Certified Scrum Master

On the 2nd and 3rd of May I went down to Auckland for a class to get certified as a Scrum Master. Thought it might be advantageous since our team has implemented Scrum on my behest and I appointed myself scrum master. At the time I started at the company the things were a little messy (PDF). The reaction I could feel was going to be somewhat extreme and I thought I better try and change direction sooner rather than later.

The reaction I got was a lot different than I thought it would be. I was worried that the PMI trained project manager wouldn’t be able to adjust to such loose requirements. Instead, he went on about how writing the explicit documentation was a pain and he hated doing it. Seems that nobody would read it anyway. What a surprise.

My manager comes from military training and I thought he would see it as some kubaya crap dreamed up by liberal technocrats in the valley. After telling him about pair-programming and its benefits, he told me a story about enemy engagement. It seems that the independent soldier on the ground with a gun in his hand will fire it about 20% of the time, not necessarily at the enemy. A group of soldiers, like in a tank, will follow their orders and fire upon the enemy about 80% of the time. So he could see the benefit of team commitment through pairing on tasks. He also told me a story about Roman engineers having to stand under a bridge they designed as the army marched over it. What would happen to me if Scrum failed, I wonder?

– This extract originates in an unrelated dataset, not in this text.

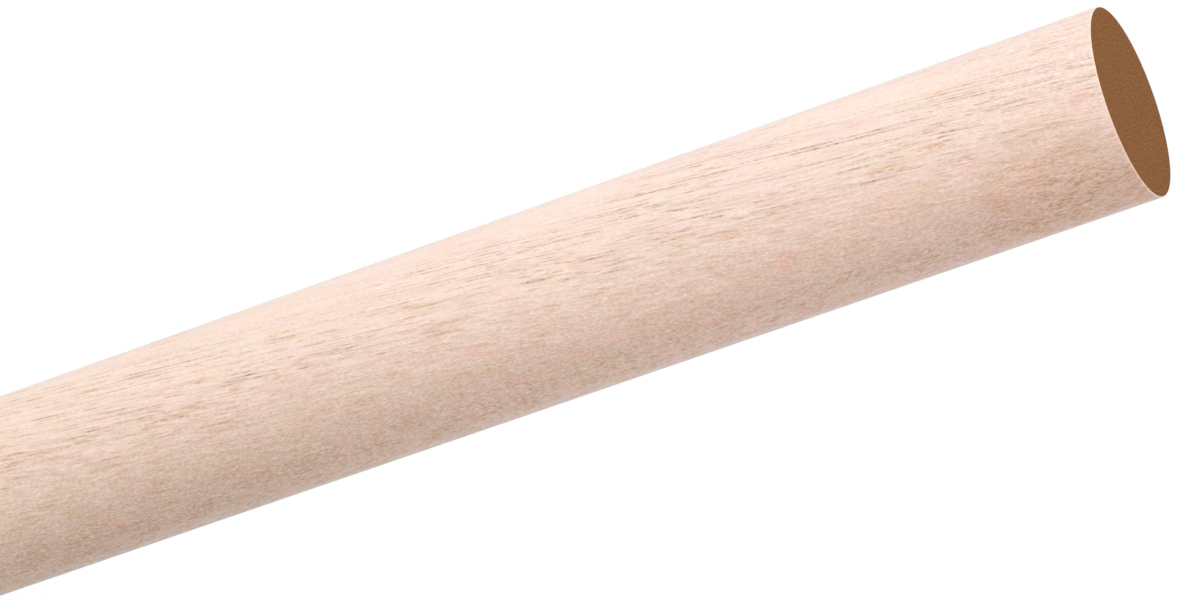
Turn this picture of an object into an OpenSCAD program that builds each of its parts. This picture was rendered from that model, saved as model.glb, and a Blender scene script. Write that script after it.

The third person I worried about was the business manager and number one technical guru at the company. My fear was that he would see it as a pretentious attempt by the new guy to make his mark. He’s a bit chaotic and was one of the people that did not read the documents being cranked out by the project manager, and saw this as a great middle-ground. It made me a little skeptical that he might think it would be a way to get us to crank out code faster (sprint), to do whatever was on his mind (agile). He seems to really understand the concepts, and has given my room to do it right.

There were skeptics among the team, and a whole new vocabulary to learn. But I had some people to lean on, and thank goodness for them. Props to Yuri Gadow, Mike Cohn and Pete Behrens for putting up with my email rambles. I wanted to add some posts based on some of those conversations, but a corrupted hard drive prevents me from having them anymore. One word of advice, do not use FileVault and encrypt your mac book home directory.

So relying on these fine people got me through the first couple months, until the Scrum Master training came along. One of the skeptics came with me, and now he’s almost an evangelist. I was glad to hear from him that he didn’t think I had deviated very much from the essence of the process. We both learned a lot and were able to immediately apply some of our hands-on training to work. We’d like to run a compressed version of the course for the whole office, to help everyone really understand what it is about.